--- START PROVIDED RECORDS ---
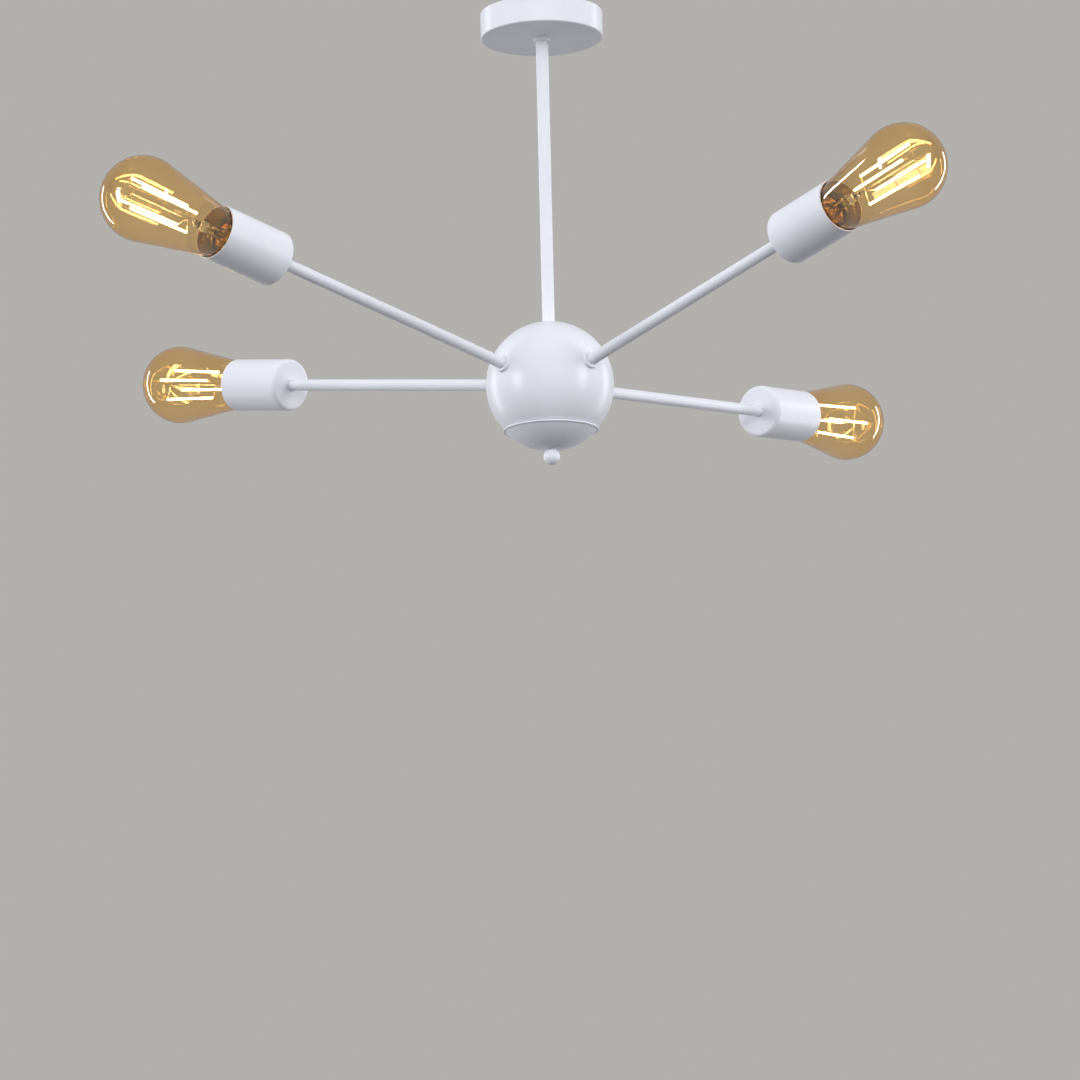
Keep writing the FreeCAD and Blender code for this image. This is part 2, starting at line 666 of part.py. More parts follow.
--- END PROVIDED RECORDS ---
--- START PROVIDED RECORDS ---
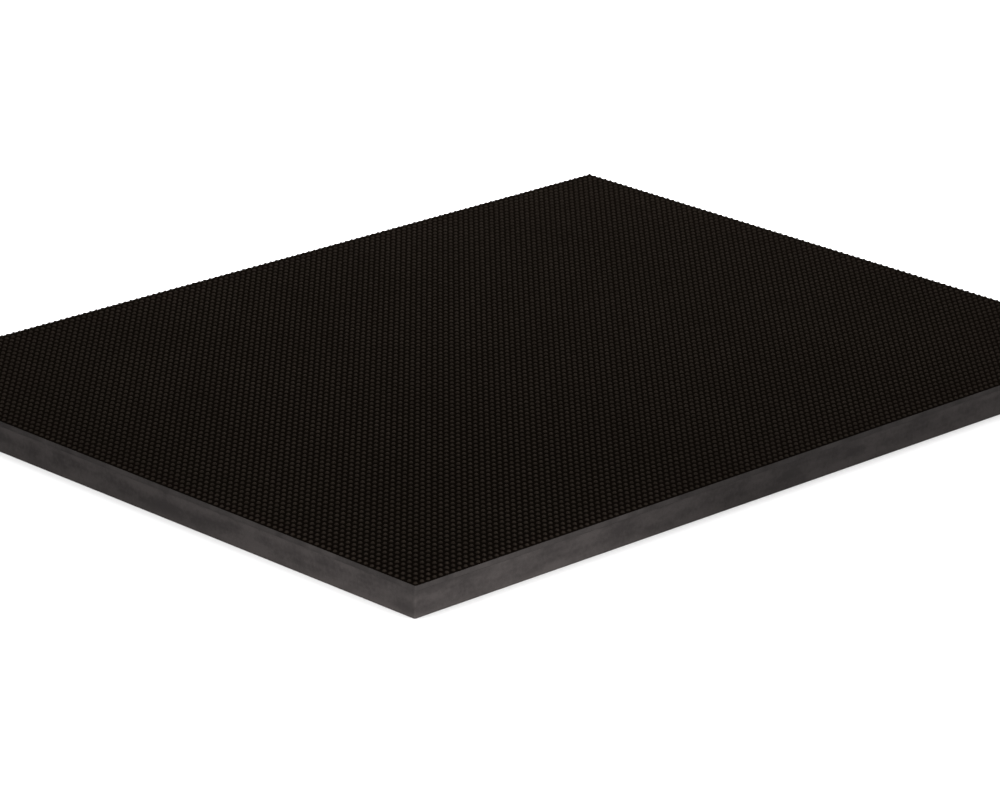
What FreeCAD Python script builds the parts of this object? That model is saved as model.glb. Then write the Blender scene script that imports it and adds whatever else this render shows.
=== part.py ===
--- END PROVIDED RECORDS ---
--- START PROVIDED RECORDS ---
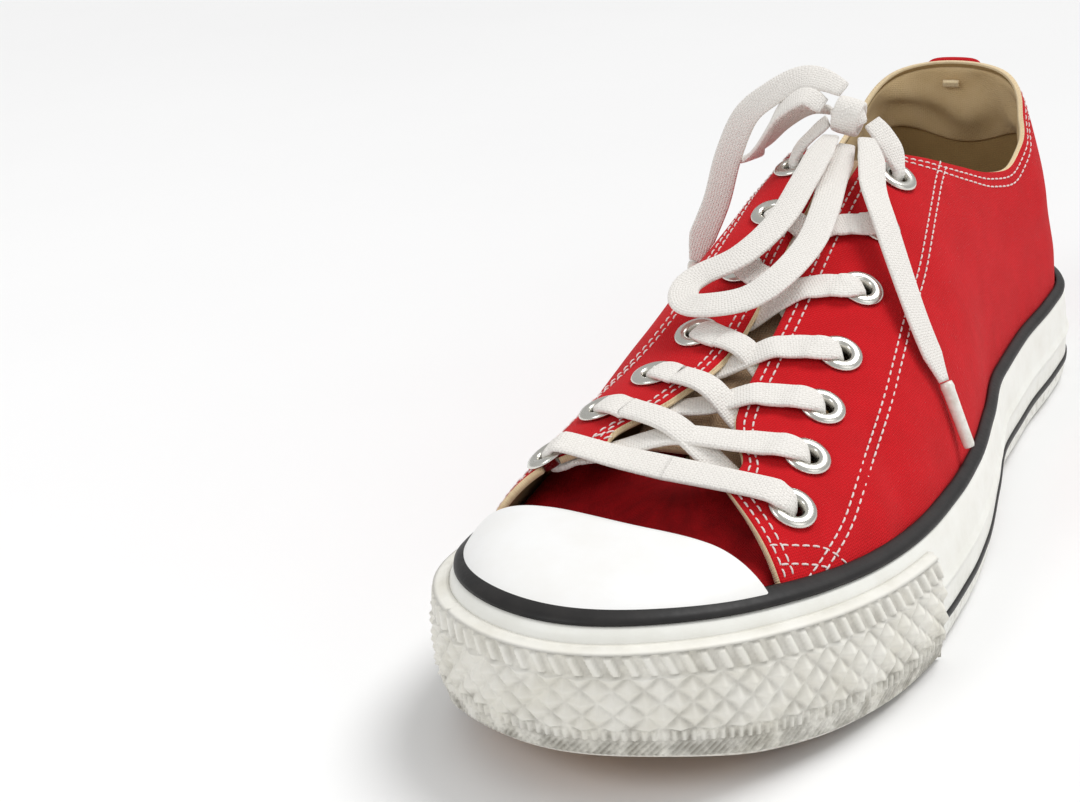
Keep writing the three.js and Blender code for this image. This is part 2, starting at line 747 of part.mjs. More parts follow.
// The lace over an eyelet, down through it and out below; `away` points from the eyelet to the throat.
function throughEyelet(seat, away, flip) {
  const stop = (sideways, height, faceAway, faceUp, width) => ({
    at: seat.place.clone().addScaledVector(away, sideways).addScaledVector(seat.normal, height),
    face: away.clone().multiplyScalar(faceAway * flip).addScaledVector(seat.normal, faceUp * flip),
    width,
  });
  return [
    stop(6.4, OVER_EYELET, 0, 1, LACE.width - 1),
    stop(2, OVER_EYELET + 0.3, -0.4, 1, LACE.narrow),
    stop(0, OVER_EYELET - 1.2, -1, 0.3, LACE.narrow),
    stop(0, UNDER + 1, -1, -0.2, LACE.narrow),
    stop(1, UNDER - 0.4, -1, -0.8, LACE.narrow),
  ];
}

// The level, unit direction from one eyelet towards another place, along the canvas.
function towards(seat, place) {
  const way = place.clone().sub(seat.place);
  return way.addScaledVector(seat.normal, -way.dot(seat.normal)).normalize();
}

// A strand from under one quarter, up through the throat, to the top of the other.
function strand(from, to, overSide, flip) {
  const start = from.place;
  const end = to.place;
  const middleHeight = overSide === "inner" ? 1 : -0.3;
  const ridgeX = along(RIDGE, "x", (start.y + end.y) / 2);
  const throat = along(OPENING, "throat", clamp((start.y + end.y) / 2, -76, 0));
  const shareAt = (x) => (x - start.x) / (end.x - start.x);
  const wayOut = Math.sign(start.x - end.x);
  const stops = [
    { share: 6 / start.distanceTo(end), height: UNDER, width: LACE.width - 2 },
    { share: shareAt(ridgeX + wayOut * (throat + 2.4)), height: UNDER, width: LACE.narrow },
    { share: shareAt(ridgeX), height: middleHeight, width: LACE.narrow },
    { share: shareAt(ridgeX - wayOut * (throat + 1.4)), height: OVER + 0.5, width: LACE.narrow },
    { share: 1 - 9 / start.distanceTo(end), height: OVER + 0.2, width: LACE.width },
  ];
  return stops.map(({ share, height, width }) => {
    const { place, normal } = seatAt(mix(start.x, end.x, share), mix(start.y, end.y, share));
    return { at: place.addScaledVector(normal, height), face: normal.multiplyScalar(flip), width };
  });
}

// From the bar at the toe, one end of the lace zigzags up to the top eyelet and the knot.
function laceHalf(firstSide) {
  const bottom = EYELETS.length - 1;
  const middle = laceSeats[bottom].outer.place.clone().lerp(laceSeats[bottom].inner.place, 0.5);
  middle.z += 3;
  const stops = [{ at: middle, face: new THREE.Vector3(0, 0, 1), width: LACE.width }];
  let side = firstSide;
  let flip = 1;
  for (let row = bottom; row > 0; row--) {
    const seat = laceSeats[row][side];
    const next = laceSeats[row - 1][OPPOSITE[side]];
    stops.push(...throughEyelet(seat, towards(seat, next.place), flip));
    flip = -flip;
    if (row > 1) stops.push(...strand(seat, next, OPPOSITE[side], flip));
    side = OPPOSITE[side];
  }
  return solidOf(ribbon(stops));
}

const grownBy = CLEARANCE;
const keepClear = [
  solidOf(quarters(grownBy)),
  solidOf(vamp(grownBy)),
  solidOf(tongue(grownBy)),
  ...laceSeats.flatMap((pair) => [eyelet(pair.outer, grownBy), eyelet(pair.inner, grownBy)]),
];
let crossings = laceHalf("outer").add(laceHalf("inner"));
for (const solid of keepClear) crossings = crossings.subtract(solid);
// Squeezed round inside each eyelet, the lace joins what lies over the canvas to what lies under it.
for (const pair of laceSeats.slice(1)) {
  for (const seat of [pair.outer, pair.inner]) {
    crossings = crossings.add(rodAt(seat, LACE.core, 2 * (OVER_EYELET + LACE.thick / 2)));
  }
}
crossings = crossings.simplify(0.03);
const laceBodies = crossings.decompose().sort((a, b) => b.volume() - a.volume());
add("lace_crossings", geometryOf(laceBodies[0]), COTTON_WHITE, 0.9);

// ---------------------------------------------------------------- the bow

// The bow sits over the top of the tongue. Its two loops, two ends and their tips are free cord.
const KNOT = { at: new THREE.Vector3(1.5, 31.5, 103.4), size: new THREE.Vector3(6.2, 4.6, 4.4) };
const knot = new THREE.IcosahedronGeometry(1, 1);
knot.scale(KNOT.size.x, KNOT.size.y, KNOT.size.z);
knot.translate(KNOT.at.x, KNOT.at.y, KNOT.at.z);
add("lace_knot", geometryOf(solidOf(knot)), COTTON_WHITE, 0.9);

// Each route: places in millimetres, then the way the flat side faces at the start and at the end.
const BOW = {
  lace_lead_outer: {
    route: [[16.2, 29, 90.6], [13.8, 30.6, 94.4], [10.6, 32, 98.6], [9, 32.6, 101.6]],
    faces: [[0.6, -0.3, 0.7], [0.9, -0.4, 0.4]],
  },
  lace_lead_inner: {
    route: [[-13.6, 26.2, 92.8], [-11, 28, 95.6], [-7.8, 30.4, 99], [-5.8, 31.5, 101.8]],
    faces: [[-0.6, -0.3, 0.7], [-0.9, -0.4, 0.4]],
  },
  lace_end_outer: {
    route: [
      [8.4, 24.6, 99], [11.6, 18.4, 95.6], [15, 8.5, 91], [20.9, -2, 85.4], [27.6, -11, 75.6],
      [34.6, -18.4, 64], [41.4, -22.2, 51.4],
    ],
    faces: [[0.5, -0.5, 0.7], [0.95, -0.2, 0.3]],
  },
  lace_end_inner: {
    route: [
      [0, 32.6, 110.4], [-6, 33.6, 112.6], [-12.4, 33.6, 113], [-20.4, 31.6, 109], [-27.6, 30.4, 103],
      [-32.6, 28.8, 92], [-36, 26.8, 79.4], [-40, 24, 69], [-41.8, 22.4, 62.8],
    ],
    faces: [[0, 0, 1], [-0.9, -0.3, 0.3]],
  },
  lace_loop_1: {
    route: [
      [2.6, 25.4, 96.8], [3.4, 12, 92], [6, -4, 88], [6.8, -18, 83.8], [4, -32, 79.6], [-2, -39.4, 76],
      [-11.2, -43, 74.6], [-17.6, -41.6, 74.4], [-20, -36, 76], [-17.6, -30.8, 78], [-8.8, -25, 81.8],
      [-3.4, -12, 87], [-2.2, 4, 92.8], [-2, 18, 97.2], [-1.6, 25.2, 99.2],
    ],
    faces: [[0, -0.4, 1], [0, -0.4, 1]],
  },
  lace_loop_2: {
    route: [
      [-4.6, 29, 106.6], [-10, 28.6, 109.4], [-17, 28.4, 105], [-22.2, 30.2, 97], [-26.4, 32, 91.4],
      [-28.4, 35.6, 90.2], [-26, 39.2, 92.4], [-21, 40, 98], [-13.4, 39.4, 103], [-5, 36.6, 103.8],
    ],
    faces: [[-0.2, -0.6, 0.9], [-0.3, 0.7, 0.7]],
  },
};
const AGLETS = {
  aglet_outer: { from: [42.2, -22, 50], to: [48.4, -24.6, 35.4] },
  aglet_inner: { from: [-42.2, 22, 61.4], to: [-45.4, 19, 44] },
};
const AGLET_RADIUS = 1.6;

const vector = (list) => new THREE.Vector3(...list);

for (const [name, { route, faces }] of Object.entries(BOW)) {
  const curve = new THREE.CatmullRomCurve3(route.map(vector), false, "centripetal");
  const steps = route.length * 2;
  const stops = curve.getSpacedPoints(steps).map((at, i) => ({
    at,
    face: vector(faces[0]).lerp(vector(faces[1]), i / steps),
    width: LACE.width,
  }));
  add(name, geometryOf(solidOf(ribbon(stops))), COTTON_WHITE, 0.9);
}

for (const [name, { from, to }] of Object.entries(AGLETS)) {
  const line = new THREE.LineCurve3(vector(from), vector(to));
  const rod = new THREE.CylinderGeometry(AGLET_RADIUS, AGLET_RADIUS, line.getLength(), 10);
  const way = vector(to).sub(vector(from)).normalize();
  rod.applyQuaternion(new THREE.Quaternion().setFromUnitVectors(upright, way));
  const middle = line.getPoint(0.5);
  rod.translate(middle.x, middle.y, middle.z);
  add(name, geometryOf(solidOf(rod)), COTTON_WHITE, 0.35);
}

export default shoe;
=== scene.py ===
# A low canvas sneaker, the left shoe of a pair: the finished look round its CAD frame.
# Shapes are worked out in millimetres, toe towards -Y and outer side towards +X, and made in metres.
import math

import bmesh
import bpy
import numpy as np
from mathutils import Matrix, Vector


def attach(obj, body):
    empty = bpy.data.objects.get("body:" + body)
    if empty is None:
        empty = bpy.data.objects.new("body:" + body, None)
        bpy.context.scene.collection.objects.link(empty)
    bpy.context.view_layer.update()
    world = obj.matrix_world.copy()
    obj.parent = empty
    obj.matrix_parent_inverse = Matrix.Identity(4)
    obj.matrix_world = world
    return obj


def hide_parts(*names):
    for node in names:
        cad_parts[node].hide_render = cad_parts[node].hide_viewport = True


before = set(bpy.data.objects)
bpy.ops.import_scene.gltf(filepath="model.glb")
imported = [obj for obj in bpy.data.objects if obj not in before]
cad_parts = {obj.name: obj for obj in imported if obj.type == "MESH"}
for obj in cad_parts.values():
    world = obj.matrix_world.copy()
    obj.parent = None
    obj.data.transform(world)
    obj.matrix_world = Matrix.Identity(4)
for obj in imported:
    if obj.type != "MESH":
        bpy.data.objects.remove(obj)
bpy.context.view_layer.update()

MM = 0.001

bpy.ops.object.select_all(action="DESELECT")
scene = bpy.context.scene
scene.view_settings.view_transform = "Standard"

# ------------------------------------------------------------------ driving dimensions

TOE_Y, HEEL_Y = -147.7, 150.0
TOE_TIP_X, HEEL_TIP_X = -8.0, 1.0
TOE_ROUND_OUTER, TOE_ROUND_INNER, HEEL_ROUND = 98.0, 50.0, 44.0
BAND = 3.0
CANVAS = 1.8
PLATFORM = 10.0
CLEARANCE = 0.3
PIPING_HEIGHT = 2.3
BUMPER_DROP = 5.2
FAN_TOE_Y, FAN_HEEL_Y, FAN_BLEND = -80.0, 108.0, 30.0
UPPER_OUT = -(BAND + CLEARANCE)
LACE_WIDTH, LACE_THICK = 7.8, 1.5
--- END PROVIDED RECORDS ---
Your task is to repeat exactly the lines from the one that contains "const way = vector(to).sub(vector(from)).normalize();" through the one that contains "for node in", with both end lines included.

  const way = vector(to).sub(vector(from)).normalize();
  rod.applyQuaternion(new THREE.Quaternion().setFromUnitVectors(upright, way));
  const middle = line.getPoint(0.5);
  rod.translate(middle.x, middle.y, middle.z);
  add(name, geometryOf(solidOf(rod)), COTTON_WHITE, 0.35);
}

export default shoe;
=== scene.py ===
# A low canvas sneaker, the left shoe of a pair: the finished look round its CAD frame.
# Shapes are worked out in millimetres, toe towards -Y and outer side towards +X, and made in metres.
import math

import bmesh
import bpy
import numpy as np
from mathutils import Matrix, Vector


def attach(obj, body):
    empty = bpy.data.objects.get("body:" + body)
    if empty is None:
        empty = bpy.data.objects.new("body:" + body, None)
        bpy.context.scene.collection.objects.link(empty)
    bpy.context.view_layer.update()
    world = obj.matrix_world.copy()
    obj.parent = empty
    obj.matrix_parent_inverse = Matrix.Identity(4)
    obj.matrix_world = world
    return obj


def hide_parts(*names):
    for node in names:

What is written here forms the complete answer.